Am 2013-10-21 10:40, schrieb Michael Schwartzkopff:
> Am Montag, 21. Oktober 2013, 10:28:53 schrieb Timm Bordeman:
>> Hi,
>>
>> I'm building a two-node cluster based on XenServer, Pacemaker and 
>> DRBD. All
>> needed resources are configured and correctly handled by pacemaker, 
>> but
>> currently I'm struggling with stonith / fencing.
>>
>> Both physical servers are running XenServer and a couple of virtual 
>> machines
>> which are being mirrored. For example, on each servers is an 
>> Apache-VM
>> running which share a data partition over DRBD. I configured fencing 
>> over
>> XEN, which is restarting any faulty VM reliable, as long as both 
>> physical
>> servers are working correctly.
>>
>> Unfortunately fencing doesn't work when a server that hosts a faulty 
>> virtual
>> machine is powered off or not reachable over the network. In this 
>> case
>> pacemaker does not promote the DRBD partition on the second / 
>> passive
>> virtual machine to the primary partition. Other resources, like the 
>> apache
>> server, won't get started.
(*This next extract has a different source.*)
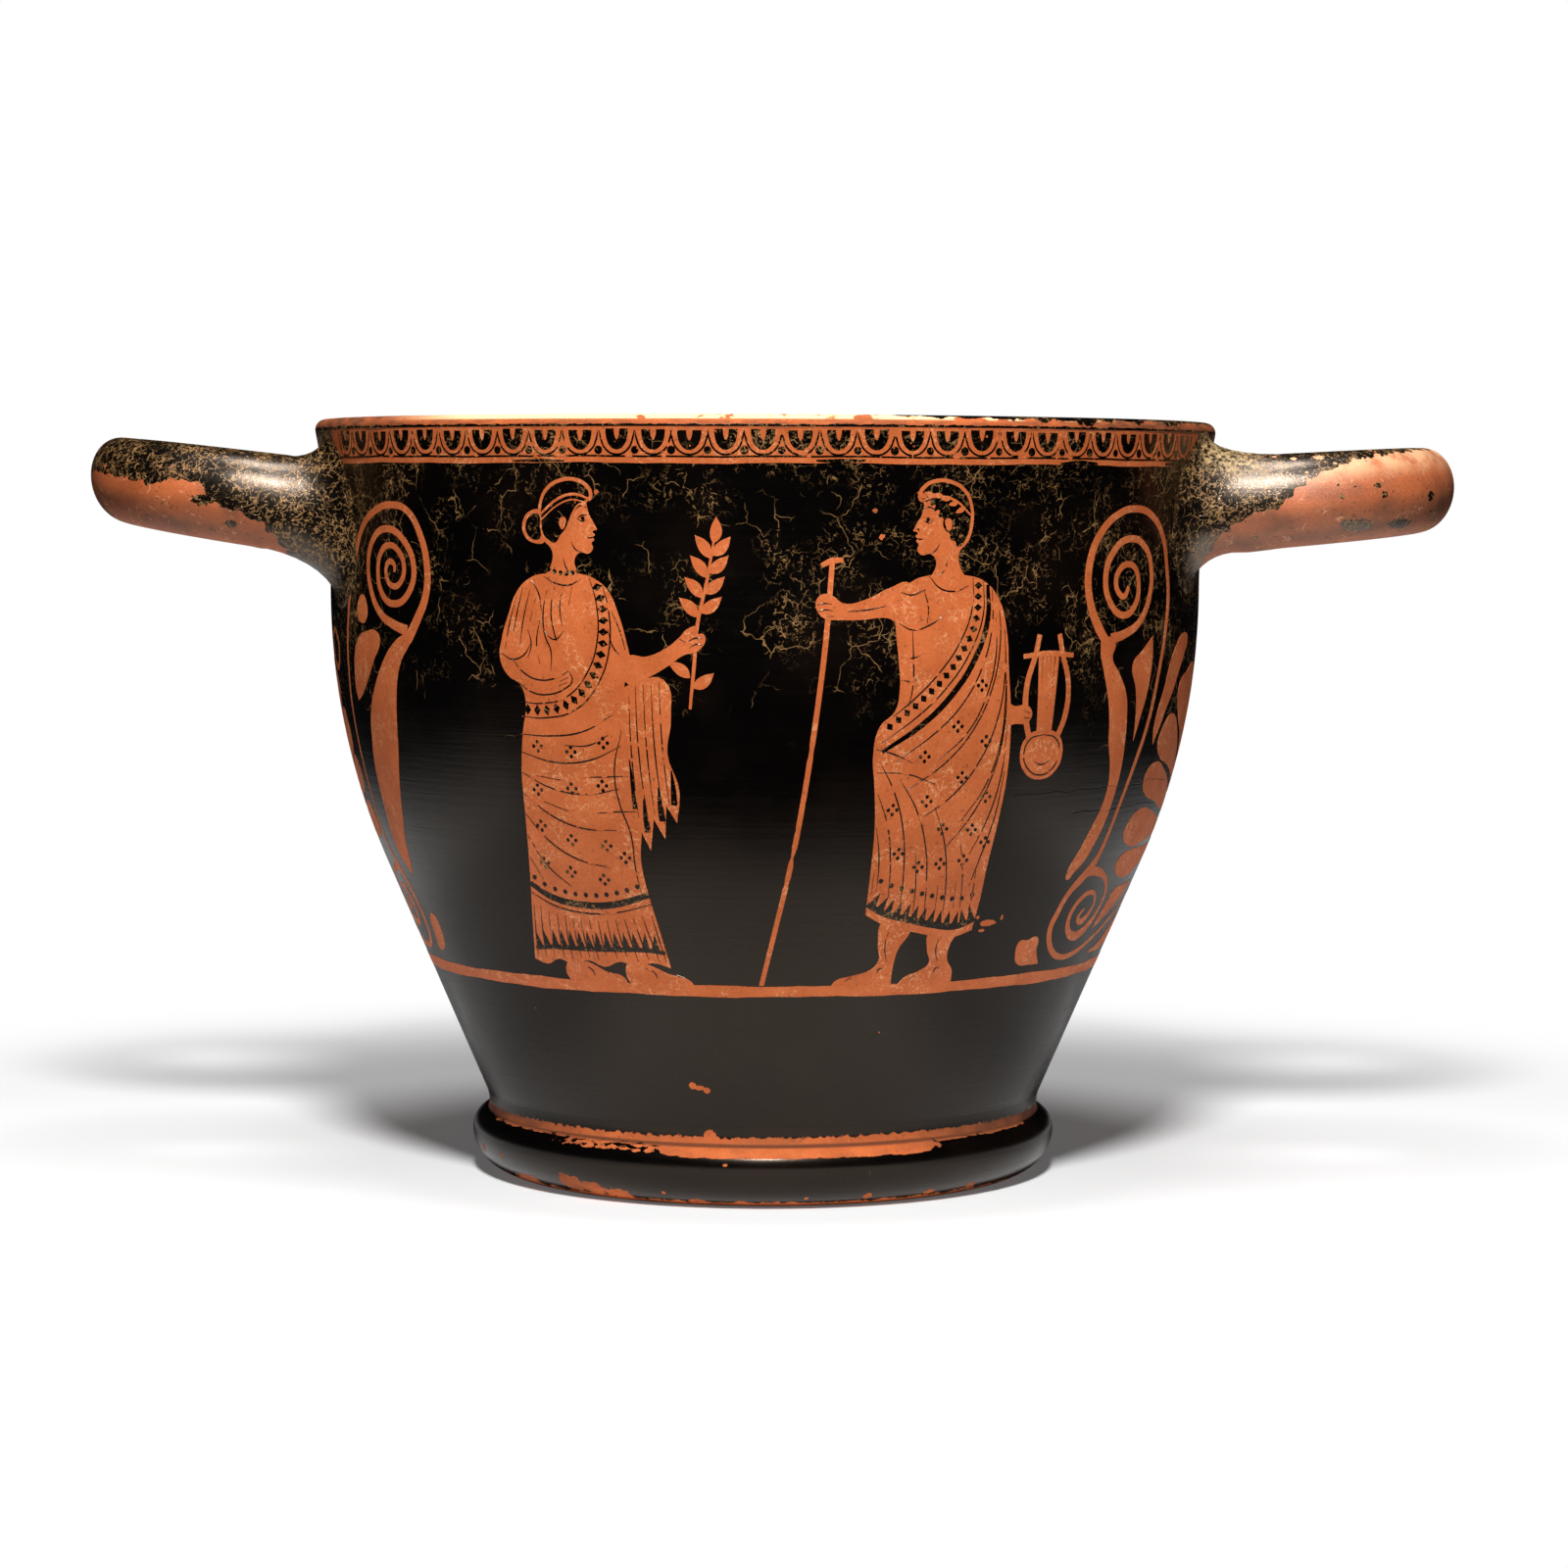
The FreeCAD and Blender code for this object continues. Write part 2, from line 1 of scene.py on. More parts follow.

I know that this is an expected behaviour 
>> of
>> Pacemaker and DRBD, but I'm not sure what is needed to make the 
>> failover
>> reliable even in the case of a completely broken physical server. 
>> Fencing
>> by issuing a reboot of the broken server obviously is not an option 
>> since
>> the server wouldn't come up due to a hardware defect.
>>
>> I appreciate any help on this.
>>
>> Thanks,
>> Tim

Hi,

I'm sorry for the delay.

> You considered that quorum does not work in a two-node cluster 
> (option no-
> quorum-policy="ignore")?

Yes, I did (see [1]).

> The other possibility is that fencing does not reach the other server 
> to run
> its commands successful.

Exactly. The agent fence_xenapi tries to fence the virtual machine, but 
cannot connect to the physical host. It ends up with a "no route to 
host" (see [6])

> Please check the logs and give more detail on your
> setup. What do you want to acchieve? Konfig? Logs?
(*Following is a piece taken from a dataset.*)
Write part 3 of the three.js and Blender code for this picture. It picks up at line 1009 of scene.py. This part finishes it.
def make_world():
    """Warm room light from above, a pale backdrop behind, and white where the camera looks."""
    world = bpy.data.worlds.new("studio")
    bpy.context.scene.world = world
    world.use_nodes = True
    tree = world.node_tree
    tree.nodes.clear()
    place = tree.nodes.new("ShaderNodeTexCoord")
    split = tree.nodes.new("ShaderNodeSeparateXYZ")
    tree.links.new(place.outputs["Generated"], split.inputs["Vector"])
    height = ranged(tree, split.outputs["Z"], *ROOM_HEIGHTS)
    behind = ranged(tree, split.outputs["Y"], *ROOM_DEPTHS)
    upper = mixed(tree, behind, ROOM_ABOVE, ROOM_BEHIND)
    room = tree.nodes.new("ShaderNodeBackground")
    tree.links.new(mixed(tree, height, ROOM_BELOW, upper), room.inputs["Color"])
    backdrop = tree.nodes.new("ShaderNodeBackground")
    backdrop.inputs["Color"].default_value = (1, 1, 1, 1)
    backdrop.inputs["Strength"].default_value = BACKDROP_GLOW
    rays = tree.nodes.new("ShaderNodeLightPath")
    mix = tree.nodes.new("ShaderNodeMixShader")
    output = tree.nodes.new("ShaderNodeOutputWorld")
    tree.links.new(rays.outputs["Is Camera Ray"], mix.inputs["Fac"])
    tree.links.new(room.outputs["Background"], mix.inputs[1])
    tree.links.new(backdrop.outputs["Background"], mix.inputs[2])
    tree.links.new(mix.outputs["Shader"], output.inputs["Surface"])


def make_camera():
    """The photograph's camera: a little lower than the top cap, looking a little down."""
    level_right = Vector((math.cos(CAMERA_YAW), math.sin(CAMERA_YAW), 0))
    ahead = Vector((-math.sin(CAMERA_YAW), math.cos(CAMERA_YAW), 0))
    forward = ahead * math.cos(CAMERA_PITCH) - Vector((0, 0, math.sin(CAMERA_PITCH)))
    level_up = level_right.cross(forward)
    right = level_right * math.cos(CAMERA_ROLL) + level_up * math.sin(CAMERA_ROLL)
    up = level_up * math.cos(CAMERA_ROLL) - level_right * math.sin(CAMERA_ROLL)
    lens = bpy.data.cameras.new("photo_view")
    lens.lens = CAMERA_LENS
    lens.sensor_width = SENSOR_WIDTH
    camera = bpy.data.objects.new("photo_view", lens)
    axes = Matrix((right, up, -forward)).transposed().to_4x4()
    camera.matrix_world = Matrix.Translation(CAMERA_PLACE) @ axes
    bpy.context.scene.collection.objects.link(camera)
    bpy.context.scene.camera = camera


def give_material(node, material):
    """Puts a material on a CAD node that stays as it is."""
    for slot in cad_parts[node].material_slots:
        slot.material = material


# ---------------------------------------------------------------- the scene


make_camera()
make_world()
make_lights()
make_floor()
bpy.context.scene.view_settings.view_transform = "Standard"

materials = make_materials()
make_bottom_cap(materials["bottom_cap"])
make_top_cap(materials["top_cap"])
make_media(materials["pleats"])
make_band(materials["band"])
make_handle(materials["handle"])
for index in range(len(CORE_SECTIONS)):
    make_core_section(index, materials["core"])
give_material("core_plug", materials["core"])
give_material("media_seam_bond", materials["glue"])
Well, if a virtual machine cannot be fenced, I want the passive node 
(after some retries or a delay) to become the primary one. I know that 
this might lead to a split-brain under some circumstances, but I'm quite 
confident that those situations happen very rarely and need to be 
handled manually by an administrator.

Tim

[1] cib dump: http://pastebin.com/QWEJjJSZ
[2] corosync.conf: http://pastebin.com/zaQjDgPA
[3] r0.conf: http://pastebin.com/M6FnAfHu
[4] r1.conf: http://pastebin.com/SHd2Jdq7
[5] corosync.log (excerpt): http://pastebin.com/QHkUeNh1
[6] syslog (excerpt): http://pastebin.com/Zfd56mCE